Related: See how we manage this by reading this routine, this system, or this guide.

Most homeowners assume insulating a garage door requires a professional contractor and thousands of dollars. It is actually one of the most straightforward DIY projects you can complete in a single morning. You do not need specialized construction tools. You just need a roll of insulation and the patience to measure each panel accurately.

I put off this project for two years because I feared the door would become too heavy for the opener. Modern reflective insulation is incredibly lightweight. Adding this layer to each panel creates a thermal break that stops the radiant heat from entering your home.
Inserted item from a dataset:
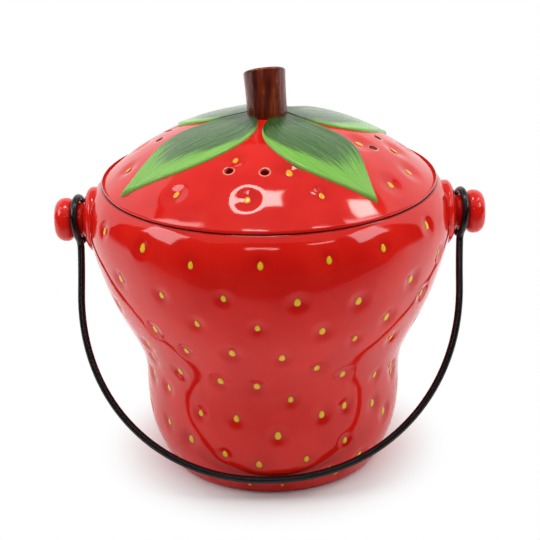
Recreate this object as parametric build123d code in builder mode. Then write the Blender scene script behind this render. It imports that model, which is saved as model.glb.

It makes the space usable for projects and prevents the kitchen from becoming unbearably hot.

A good caulk gun, like this one, is essential for sealing the gaps around the door frame before you start the insulation. If air is whistling around the edges of the door, the insulation on the panels will not solve the problem. Seal the gaps first to see immediate results.

Why Garage Doors Are the Primary Heat Source

Metal garage doors have zero thermal resistance. They transfer the heat of the sun directly to the interior air. When the sun hits the metal skin of the door, the temperature of that metal can exceed one hundred and fifty degrees. That metal surface then radiates heat into the air, effectively turning your garage into a convection oven.

Heat transfer happens through conduction and radiation. The metal door conducts the exterior heat, while the sun’s rays radiate heat through the skin. Insulation addresses both by reflecting the sun’s energy and slowing the conduction process. You will notice the difference immediately when you walk into the garage on a summer afternoon.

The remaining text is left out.